Currently, the staging of colorectal neoplasms is based on the system established by the American Joint Committee on Cancer (AJCC). It considers the extent and size of the tumor, spread to lymph nodes, and spread to other contiguous or distant organs. In this sense, the stages of colon cancer are the following:
- Stage 0: This is known as carcinoma in situ and is one in which the cancer has not spread beyond the inner mucous layer of the colon.
- Stage 1: The tumor process has penetrated into the submucosal layer or the muscle layer. However, it has not spread to nearby lymph nodes or tissues.
- Stage 2: The cancer has spread to the outermost layers of the colon. If it spreads without penetrating, it is called stage IIA, while if it perforates the colonic wall, it is considered stage IIB. On the other hand, stage IIC is when the lesion is fixed and grows in the adjacent tissues.

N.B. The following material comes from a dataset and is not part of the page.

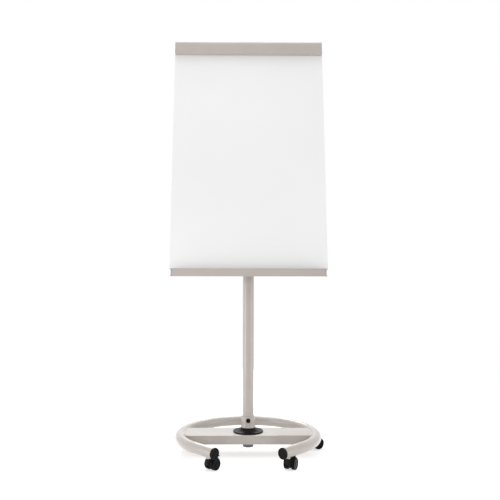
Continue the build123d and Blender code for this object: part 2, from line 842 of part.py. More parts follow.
with BuildPart() as hinge_rail:
    with BuildSketch(section_plane):
        with Locations((0, board_top)):
            Rectangle(track_depth, track_height, align=(Align.MIN, Align.MAX))
        with Locations((-board_thickness, board_top)):
            Rectangle(board_thickness + track_depth, 1.5, align=Align.MIN)
        with Locations((track_depth - track_lip, slot_s)):
            Rectangle(track_lip, track_slot, align=(Align.MIN, Align.CENTER), mode=Mode.SUBTRACT)
        with Locations((track_depth - track_lip - track_groove_depth, slot_s)):
            Rectangle(
                track_groove_depth,
                track_groove,
                align=(Align.MIN, Align.CENTER),
                mode=Mode.SUBTRACT,
            )
    extrude(amount=track_length / 2, both=True)
    for side in (-1, 1):
        with BuildSketch(end_plane(side * (hinge_lug_x + hinge_lug / 2))):
            with Locations((barrel_n, barrel_s)):
                Circle(barrel_r)
            with Locations((barrel_n, board_top)):
                Rectangle(barrel_d, barrel_s - board_top, align=(Align.CENTER, Align.MIN))
            with Locations((barrel_n, barrel_s)):
                Circle(hinge_pin_d / 2 + press_gap, mode=Mode.SUBTRACT)
        extrude(amount=hinge_lug / 2, both=True)
    with BuildSketch(face_plane):
        with Locations(*track_screw_spots):
            Circle(screw_d / 2 + press_gap)
    extrude(amount=track_depth, mode=Mode.SUBTRACT)
save(hinge_rail, "hinge_rail")

with BuildPart() as board_screws:
    with BuildSketch(face_plane.offset(track_depth)):
        with Locations(*track_screw_spots):
            Circle(screw_head_d / 2)
    extrude(amount=screw_head)
    with BuildSketch(face_plane.offset(track_depth)):
        with Locations(*track_screw_spots):
            Circle(screw_d / 2)
    extrude(amount=1 - screw_length)
    with BuildSketch(face_plane.offset(tray_rear - tray_wall)):
        with Locations(*tray_screw_spots):
            Circle(screw_head_d / 2)
    extrude(amount=-screw_head)
    with BuildSketch(face_plane.offset(tray_rear - tray_wall)):
        with Locations(*tray_screw_spots):
            Circle(screw_d / 2)
    extrude(amount=screw_length - tray_wall - 1)
save(board_screws, "board_screws")

pin_outside = hinge_lug_x + hinge_lug
with BuildPart() as hinge_pins:
    with BuildSketch(end_plane(pin_outside)):
        with Locations((barrel_n, barrel_s)):
            Circle(hinge_pin_d / 2)
    extrude(amount=hinge_pin_length)
    mirror(about=Plane.YZ)
save(hinge_pins, "hinge_pins")


# ---- Clamp bar: a hollow cover that swings up on the hinge ---------------------------------
lug_clear = barrel_n + barrel_r + sliding_gap


def clamp_outline(inset, back, under, end):
    """Section of the cover, moved in by the inset, from its lip up and over to its end."""
    front = clamp_depth - inset
    foot = clamp_bottom + inset
    crown = clamp_top - inset
    r_top = clamp_round - inset
    r_foot = max(clamp_foot_round - inset, 0.5)
    with BuildSketch() as outline:
        with BuildLine():
            c1 = Line((back, foot), (front - r_foot, foot))
            c2 = RadiusArc(c1 @ 1, (front, foot + r_foot), -r_foot)
            c3 = Line(c2 @ 1, (front, crown - r_top))
            c4 = RadiusArc(c3 @ 1, (front - r_top, crown), -r_top)
            Polyline(c4 @ 1, (end, crown), (end, under), (back, under), c1 @ 0)
        make_face()
    return outline.sketch


with BuildPart() as clamp_bar:
    with BuildSketch(section_plane):
        add(clamp_outline(0, 1, barrel_s, barrel_n))
        with Locations((barrel_n, barrel_s)):
            Circle(barrel_r)
        add(clamp_outline(clamp_wall, -1, board_top, lug_clear), mode=Mode.SUBTRACT)
        with Locations((barrel_n, barrel_s)):
            Circle(hinge_pin_d / 2 + running_fit, mode=Mode.SUBTRACT)
    extrude(amount=clamp_length / 2, both=True)
    for side in (-1, 1):
        notch_x = side * (barrel_length + clamp_length) / 4
        with BuildSketch(end_plane(notch_x)):
            with Locations((lug_clear, board_top)):
                Rectangle(barrel_d * 2, clamp_top, align=(Align.MAX, Align.MIN))
        extrude(amount=(clamp_length - barrel_length) / 4, both=True, mode=Mode.SUBTRACT)
save(clamp_bar, "clamp_bar")

with BuildPart() as clamp_end_caps:
    with BuildSketch(end_plane(clamp_length / 2 + clamp_cap)):
        add(clamp_outline(0, 1, board_top + 2, lug_clear))
    extrude(amount=clamp_cap - press_gap)
    with BuildSketch(end_plane(clamp_length / 2 + clamp_cap / 2)):
        add(clamp_outline(clamp_wall + seat_gap, 1, board_top + 2, clamp_wall))
        add(clamp_outline(2 * clamp_wall, -1, board_top, 2 * clamp_wall), mode=Mode.SUBTRACT)
    extrude(amount=clamp_cap * 2.5)
    mirror(about=Plane.YZ)
save(clamp_end_caps, "clamp_end_caps")

with BuildPart() as clamp_grip:
    with BuildSketch(section_plane):
        with Locations((sliding_gap, clamp_bottom + clamp_wall + press_gap)):
            Rectangle(grip_t, grip_width, align=Align.MIN)
        with Locations((sliding_gap + grip_t, clamp_bottom + clamp_wall + press_gap)):
            Rectangle(clamp_depth / 2, 2, align=Align.MIN)
    extrude(amount=clamp_length / 2 - 3 * clamp_wall, both=True)
save(clamp_grip, "clamp_grip")

# ---- Pegs that carry the paper pad, sliding in the track -----------------------------------
slide_fit = 2 * running_fit
groove_n = track_depth - track_lip - track_groove_depth

for name, side in (("pad_peg_left", -1), ("pad_peg_right", 1)):
    with BuildPart() as pad_peg:
        with BuildSketch(face_plane.offset(groove_n + slide_fit)):
            with Locations((side * peg_spread, slot_s)):
                RectangleRounded(peg_foot_length, track_groove - 2 * slide_fit, 2)
        extrude(amount=track_groove_depth - 2 * slide_fit)
        with BuildSketch(face_plane.offset(groove_n + slide_fit)):
            with Locations((side * peg_spread, slot_s)):
                Circle(peg_d / 2)
        extrude(amount=track_depth - groove_n - slide_fit + peg_reach)
        chamfer(pad_peg.edges().sort_by(Axis(face_plane.origin, board_out))[-1], peg_chamfer)
        with BuildSketch(face_plane.offset(track_depth + sliding_gap)):
            with Locations((side * peg_spread, slot_s)):
                Circle(peg_collar_d / 2)
        extrude(amount=peg_collar)
    save(pad_peg, name)

# ---- Sleeves in the ring and the stems of the casters --------------------------------------
with BuildPart() as caster_sleeves:
    with BuildSketch(Plane.XY.offset(sleeve_bottom)):
        with Locations(*caster_spots.values()):
            Circle(sleeve_d / 2)
            Circle(stem_d / 2 + press_gap, mode=Mode.SUBTRACT)
    extrude(amount=ring_tube_d - ring_wall * 1.5)
save(caster_sleeves, "caster_sleeves")

with BuildPart() as caster_stems:
    with BuildSketch(Plane.XY.offset(caster_top - stem_depth)):
        with Locations(*caster_spots.values()):
            Circle(stem_d / 2)
    extrude(amount=sleeve_bottom + stem_reach - caster_top + stem_depth)
    with BuildSketch(Plane.XY.offset(caster_top + sliding_gap)):
        with Locations(*caster_spots.values()):
            Circle(stem_shoulder_d / 2)
    extrude(amount=sleeve_bottom - seat_gap - caster_top - sliding_gap)
save(caster_stems, "caster_stems")


# ---- Twin-wheel casters --------------------------------------------------------------------
def caster_plane(spot, heading):
    """Upright plane through a stem: local x trails behind it, y is up, z is along the axle."""
    h = radians(heading)
    return Plane(origin=(*spot, 0), x_dir=(cos(h), sin(h), 0), z_dir=(sin(h), -cos(h), 0))


def make_caster_body(upright, has_brake):
    """Housing round the stem, web between the wheels and hood over them."""
    hood_r = wheel_r + wheel_clearance + caster_hood
    clear_r = wheel_r + wheel_clearance
    hood_edge = wheel_r + 4
    web = wheel_gap - 2 * web_clearance
    stem_plane = Plane(origin=upright.origin + Vector(0, 0, caster_top), x_dir=upright.x_dir)
    with BuildPart() as body:
        with BuildSketch(upright):
            with Locations((caster_trail, wheel_r)):
                Circle(hood_r)
            with Locations((caster_trail, hood_edge)):
                Rectangle(wheel_d * 2, wheel_d, align=(Align.CENTER, Align.MAX), mode=Mode.SUBTRACT)
        extrude(amount=caster_hood_width / 2, both=True)
        with BuildSketch(upright):
            with Locations((caster_trail, wheel_r)):
                Circle(wheel_r * 0.8)
            with Locations((-caster_housing_d / 2, wheel_r * 0.9)):
                Rectangle(caster_trail, wheel_r, align=(Align.MIN, Align.MIN))
        extrude(amount=web / 2, both=True)
        with BuildSketch(stem_plane):
            Circle(caster_housing_d / 2)
        extrude(amount=-stem_depth)
        if has_brake:
            with BuildSketch(upright):
                with Locations((lever_pin_place, lever_rise)):
                    Circle(lever_pin_d / 2 + 1.5)
                with Locations((lever_pin_place, lever_rise)):
                    Rectangle(lever_pin_d + 3, 9, align=(Align.CENTER, Align.MAX))
            extrude(amount=lever_width / 2 + sliding_gap + lever_ear, both=True)
            with BuildSketch(upright):
                with Locations((lever_pin_place, lever_rise)):
                    Circle(lever_pin_d / 2 + 2)
                with Locations((lever_pin_place, lever_rise)):
                    Rectangle(lever_length + 3, lever_t, align=(Align.MIN, Align.MIN))
            extrude(amount=lever_width / 2 + sliding_gap, both=True, mode=Mode.SUBTRACT)
            with BuildSketch(upright):
                with Locations((lever_pin_place, lever_rise)):
                    Circle(lever_pin_d / 2)
            extrude(amount=lever_width / 2 + sliding_gap + 1, both=True)
        for side in (-1, 1):
            with BuildSketch(upright.offset(side * (web / 2 + wheel_width / 2 + web_clearance))):
                with Locations((caster_trail, wheel_r)):
                    Circle(clear_r)
            extrude(amount=wheel_width / 2 + web_clearance, both=True, mode=Mode.SUBTRACT)
        with BuildSketch(stem_plane):
            Circle(stem_d / 2 + running_fit)
        extrude(amount=-stem_depth - seat_gap, mode=Mode.SUBTRACT)
        with BuildSketch(upright):
            with Locations((caster_trail, wheel_r)):
                Circle(axle_d / 2 + press_gap)
        extrude(amount=wheel_d, both=True, mode=Mode.SUBTRACT)
    return body


def make_axle(upright):
    with BuildPart() as axle:
        with BuildSketch(upright):
            with Locations((caster_trail, wheel_r)):
                Circle(axle_d / 2)
        extrude(amount=wheel_gap / 2 + wheel_width - wheel_cap, both=True)
    return axle


def make_wheel(upright, side):
    """One wheel of a pair, turned about the axle, with a dished outer face."""
    hub = upright.origin + upright.x_dir * caster_trail + Vector(0, 0, wheel_r)
    inner = side * wheel_gap / 2
    outer = side * (wheel_gap / 2 + wheel_width)
    bore_end = outer - side * (wheel_cap - sliding_gap)
    bore_r = axle_d / 2 + running_fit
    with BuildPart() as wheel:
        with BuildSketch(Plane(origin=hub, x_dir=upright.z_dir, z_dir=-upright.x_dir)):
            with BuildLine():
                Polyline(
                    (inner, bore_r),
                    (bore_end, bore_r),
                    (bore_end, 0),
                    (outer - side * 0.4, 0),
                    (outer - side * 0.4, wheel_r * 0.3),
                    (outer - side * 1.6, wheel_r * 0.4),
                    (outer - side * 1.6, wheel_r * 0.7),
                    (outer, wheel_r * 0.82),
                    (outer - side * 0.6, wheel_r - 1.6),
                    (outer - side * 2.6, wheel_r),
                    (inner + side, wheel_r),
                    (inner, wheel_r - 1),
                    close=True,
                )
            make_face()
        revolve(axis=Axis(hub, upright.z_dir))
    return wheel


def make_lever(upright):
    with BuildPart() as lever:
        with BuildSketch(upright):
            with Locations((lever_pin_place, lever_rise)):
                Circle(lever_pin_d / 2 + 1.5)
                Rectangle(lever_length, lever_t, align=(Align.MIN, Align.MIN))
            with Locations((lever_pin_place, lever_rise)):
                Circle(lever_pin_d / 2 + running_fit, mode=Mode.SUBTRACT)
        extrude(amount=lever_width / 2, both=True)
    return lever


for number, (spot, heading) in casters.items():
    upright = caster_plane(spot, heading)
    save(make_caster_body(upright, number in braked), f"caster_{number}_body")
    save(make_axle(upright), f"caster_{number}_axle")
    save(make_wheel(upright, -1), f"caster_{number}_wheel_left")
    save(make_wheel(upright, 1), f"caster_{number}_wheel_right")
    if number in braked:
        save(make_lever(upright), f"caster_{number}_brake_lever")
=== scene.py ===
# %% [markdown]
# # A mobile flipchart easel
#
# This notebook dresses a finished engineering model. The model brings the true size and
# place of every piece. What is added here is what an eye expects of the real
# object: even edges that catch the light, powder coat, enamel, moulded plastic and zinc.
# It starts by loading the model. Each piece that is made again below is compared with the
# box of the model's piece that it stands for.

import json
from math import atan2, cos, pi, radians, sin, sqrt

import bpy
from mathutils import Matrix, Vector

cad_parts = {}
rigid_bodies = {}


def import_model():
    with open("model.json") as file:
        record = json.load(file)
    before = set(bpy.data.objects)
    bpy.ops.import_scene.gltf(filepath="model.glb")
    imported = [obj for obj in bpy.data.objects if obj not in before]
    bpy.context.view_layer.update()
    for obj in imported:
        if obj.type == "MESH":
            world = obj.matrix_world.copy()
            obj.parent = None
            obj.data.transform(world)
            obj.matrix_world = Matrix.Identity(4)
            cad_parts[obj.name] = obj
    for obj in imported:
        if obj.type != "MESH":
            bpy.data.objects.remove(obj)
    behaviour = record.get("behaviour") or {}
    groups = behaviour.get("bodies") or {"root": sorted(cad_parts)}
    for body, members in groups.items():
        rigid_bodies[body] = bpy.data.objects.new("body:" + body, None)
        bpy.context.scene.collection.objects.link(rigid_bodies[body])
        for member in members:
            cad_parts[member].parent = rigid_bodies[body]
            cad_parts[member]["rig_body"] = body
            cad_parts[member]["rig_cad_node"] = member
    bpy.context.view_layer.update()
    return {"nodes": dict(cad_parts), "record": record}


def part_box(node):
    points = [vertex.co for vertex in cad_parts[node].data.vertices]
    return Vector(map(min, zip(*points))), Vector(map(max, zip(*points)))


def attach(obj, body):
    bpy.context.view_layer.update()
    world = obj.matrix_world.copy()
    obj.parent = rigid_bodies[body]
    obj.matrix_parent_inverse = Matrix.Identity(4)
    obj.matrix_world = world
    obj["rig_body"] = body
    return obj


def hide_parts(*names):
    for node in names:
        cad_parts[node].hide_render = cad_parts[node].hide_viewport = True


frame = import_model()
cad_nodes = frame["nodes"]
MM = 0.001
print("pieces in the frame:", len(cad_nodes))

# %% [markdown]
# ## Where the viewer stands
#
# The easel is seen from the front, a little over three metres away, at the height of the
# lower part of the board. The camera is level, which keeps the column upright in the
# picture, and it is turned by half a degree only. A moderately long lens keeps the base
# and the board in their true proportion.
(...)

- Stage 3: Defined by the involvement of 1 to 7 lymph nodes contiguous to the affected tissue. In stage IIIA there is penetration of the submucosa and the muscle layer. On the other hand, stage IIIB is described by proliferation towards the outer layer, with or without penetration of the peritoneum, and stage IIIC is the result of growth in adjacent organs.
- Stage 4: The neoplastic lesion has spread to distant organs such as the liver and lung.
The clinical manifestations of colon cancer, such as rectal bleeding, urgency, and changes in bowel habits can be caused by multiple diseases. For this reason, the treating physician must perform a correct examination supported by laboratory and imaging tests to rule out other conditions. Some of the differential diagnoses of colon cancer are as follows:
- Inflammatory bowel disease
- Irritable bowel syndrome
- Infectious colitis
Early cancer diagnosis increases survival rate
Colorectal neoplasms are common diseases in men over 50 years of age. However, the diagnosis of colon cancer in the early stages offers quite high expectations for a cure. In this sense, it’s recommended to carry out annual medical follow-up tests in people over 45 years of age, especially in those with risk factors.
Similarly, if you have abnormal bowel symptoms, bloody bowel movements, and fatigue, do not hesitate to seek medical attention as soon as possible. Specialist doctors are trained to take care of your condition and provide you with the best treatment options.